The mobilised men in the 7 March video said they had been told they would be serving in the defence force.
Instead they were sent straight to the frontline, reassigned to units under the command of the self-proclaimed republics of the annexed Donbas (DPR and LPR), to be used as ‘cannon fodder’ in assaults on Ukrainian positions.
“We were trained to defend,” the soldiers said. “We are not an assault unit. During our first assault, six men died in one trench alone.”
Not long after the video appeared, a second video was released by an online news channel in which an officer from Kaliningrad is seen trying to reassure the new recruits that their complaints are being listened to.
The soldiers’ faces are not visible in the footage, but their complaints, which are clearly audible, offer a revealing glimpse into the chaos and confusion some mobilised soldiers are apparently facing on the frontline.
“I told him, do you understand, we’re all going to die out there, either in the first battle or the second,” one solder recounts an exchange with one of his DPR commanders.
“He said - so what, you’re not the first and you won’t be the last.”
“Do what you want,” the soldier says he was told. “I’m getting out of here anyway.”
Another describes what it’s like to be sent to storm Ukrainian positions.
“You run over there under machine-gun fire, and then - bam! - a VOG [fragmentation grenade],” says the soldier.
“You sit it out, smoke eight cigarettes, your hands are shaking because you’re scared shitless of this bullshit, no matter how old you are. And then they tell you to go out again.”
Another complains that the DPR commanders are “dividing up the army themselves’ into locals from Donetsk, and Russians.
The mobilised soldiers in the video demand to be sent to the territorial defence force, for which they were trained:
“We aren’t refusing to join the defence force, as we were ordered, but we won’t go on the offensive. You can lock us up, life is worth more than this. I’ll earn money in prison and send it to my family.”

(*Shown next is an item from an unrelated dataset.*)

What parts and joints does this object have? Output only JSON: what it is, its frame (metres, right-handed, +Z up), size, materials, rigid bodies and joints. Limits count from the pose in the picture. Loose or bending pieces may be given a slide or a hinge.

“It’s not my job to lock you up,” the commander tells the soldier, quietly, “I’ve heard things are difficult here.”
The soldiers retort that they are ready to leave the war-zone on foot or by taxi. One of them mentions a soldier who killed himself rather than be sent on a second assault.

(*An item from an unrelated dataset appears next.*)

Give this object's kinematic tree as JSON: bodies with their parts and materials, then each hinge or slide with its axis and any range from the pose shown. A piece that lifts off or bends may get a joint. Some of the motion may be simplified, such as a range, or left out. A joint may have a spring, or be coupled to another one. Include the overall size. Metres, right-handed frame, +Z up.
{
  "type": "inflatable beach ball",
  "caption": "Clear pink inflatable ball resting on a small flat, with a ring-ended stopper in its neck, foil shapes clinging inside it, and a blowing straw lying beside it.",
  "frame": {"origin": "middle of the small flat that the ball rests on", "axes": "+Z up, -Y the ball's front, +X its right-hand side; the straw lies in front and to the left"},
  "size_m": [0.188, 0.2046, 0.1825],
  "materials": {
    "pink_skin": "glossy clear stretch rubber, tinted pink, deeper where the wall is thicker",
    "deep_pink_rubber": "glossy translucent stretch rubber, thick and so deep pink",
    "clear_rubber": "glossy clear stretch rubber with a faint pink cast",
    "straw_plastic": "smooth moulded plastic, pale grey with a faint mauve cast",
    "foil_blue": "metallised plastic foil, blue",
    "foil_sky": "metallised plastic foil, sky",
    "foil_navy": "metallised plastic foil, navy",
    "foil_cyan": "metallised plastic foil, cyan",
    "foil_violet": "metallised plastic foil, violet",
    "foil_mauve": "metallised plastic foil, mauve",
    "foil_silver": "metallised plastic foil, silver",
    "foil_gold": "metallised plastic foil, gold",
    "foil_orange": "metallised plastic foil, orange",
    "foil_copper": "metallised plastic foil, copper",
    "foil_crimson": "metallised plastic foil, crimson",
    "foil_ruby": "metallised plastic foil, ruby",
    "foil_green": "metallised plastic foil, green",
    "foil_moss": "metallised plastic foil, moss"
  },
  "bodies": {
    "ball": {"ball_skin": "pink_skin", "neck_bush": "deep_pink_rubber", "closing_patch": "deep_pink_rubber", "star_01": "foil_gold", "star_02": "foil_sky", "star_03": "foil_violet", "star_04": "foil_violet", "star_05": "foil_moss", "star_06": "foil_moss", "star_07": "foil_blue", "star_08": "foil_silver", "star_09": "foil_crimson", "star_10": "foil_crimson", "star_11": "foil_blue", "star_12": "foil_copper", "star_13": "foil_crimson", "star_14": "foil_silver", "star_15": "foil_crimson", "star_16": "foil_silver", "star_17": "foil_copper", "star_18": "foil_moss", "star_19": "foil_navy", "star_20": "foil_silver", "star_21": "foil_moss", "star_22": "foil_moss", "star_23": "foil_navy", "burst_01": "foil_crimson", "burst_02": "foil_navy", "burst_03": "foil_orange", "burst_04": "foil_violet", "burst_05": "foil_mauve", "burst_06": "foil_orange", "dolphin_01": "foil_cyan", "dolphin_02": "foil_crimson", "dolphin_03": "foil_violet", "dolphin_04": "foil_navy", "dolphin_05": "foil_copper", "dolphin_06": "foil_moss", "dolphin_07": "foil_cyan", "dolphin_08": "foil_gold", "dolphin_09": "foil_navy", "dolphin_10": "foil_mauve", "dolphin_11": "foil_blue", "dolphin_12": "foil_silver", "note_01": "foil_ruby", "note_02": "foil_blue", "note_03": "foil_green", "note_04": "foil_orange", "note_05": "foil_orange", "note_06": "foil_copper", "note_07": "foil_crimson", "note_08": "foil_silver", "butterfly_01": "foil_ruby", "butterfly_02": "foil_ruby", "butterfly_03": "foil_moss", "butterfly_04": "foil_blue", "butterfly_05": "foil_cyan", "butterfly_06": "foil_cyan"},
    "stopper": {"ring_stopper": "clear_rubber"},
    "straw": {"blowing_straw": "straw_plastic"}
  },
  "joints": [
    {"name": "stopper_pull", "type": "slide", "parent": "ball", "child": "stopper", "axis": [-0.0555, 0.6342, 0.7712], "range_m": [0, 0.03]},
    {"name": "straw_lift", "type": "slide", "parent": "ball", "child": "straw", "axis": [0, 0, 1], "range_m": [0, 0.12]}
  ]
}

“Did you see the pool of blood? This guy wouldn’t join the assault, he pulled the trigger because he knew where he was going.”
“Who dreamed up this marvellous solution?”

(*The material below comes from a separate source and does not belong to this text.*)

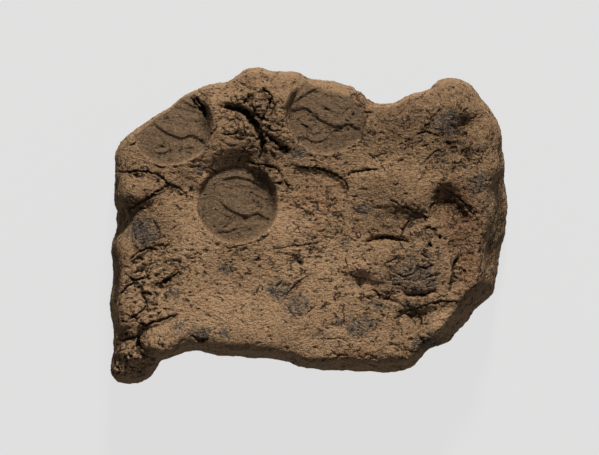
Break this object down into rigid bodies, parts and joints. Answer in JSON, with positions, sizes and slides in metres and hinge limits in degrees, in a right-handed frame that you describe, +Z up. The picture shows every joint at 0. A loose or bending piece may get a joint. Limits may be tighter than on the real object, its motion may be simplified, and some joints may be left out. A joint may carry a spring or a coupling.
{
  "type": "clay bulla",
  "caption": "Flat, hand-pressed lump of sealing clay with sunken round stamp impressions on its cracked face and a broken stump at one corner.",
  "frame": {"origin": "on the flat underside, under the middle of the lump's box", "axes": "+X along the length of the lump, +Y across it towards the side with two of the stamps, +Z up out of the stamped face"},
  "size_m": [0.0636, 0.0506, 0.0218],
  "materials": {
    "clay": "matt, dusty brown clay with soot-grey patches and red-brown earth in the hollows"
  },
  "bodies": {
    "root": {"bulla": "clay"}
  },
  "joints": []
}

One thing that’s very clear from these exchanges, is that while the Kremlin now treats the Donetsk and Luhansk “People’s Republics” as its new territories, Russian laws and regulations do not yet fully apply there and the local commanders and their Russian recruits often do not see eye to eye.
Alexei, not his real name, is a commander of one of the Luhansk People’s Republic militia units.
He agreed to speak to the BBC on condition of anonymity and was scathing about the way the Russian Defence Ministry had in his words failed to provide the right kind of reinforcements.
“The fact is that the f*****g Ministry of Defence has no f*****g common sense” he said, before apologising for swearing.
“You’ve got to understand that by the beginning of February the LPR People’s Militia was already exhausted and beaten down.”
Alexei says his headquarters were told that the new recruits could be used in “meat attacks”.
When the BBC asks him to explain what that means, he laughs.
“You wouldn’t wish it on your worst enemy,” he says.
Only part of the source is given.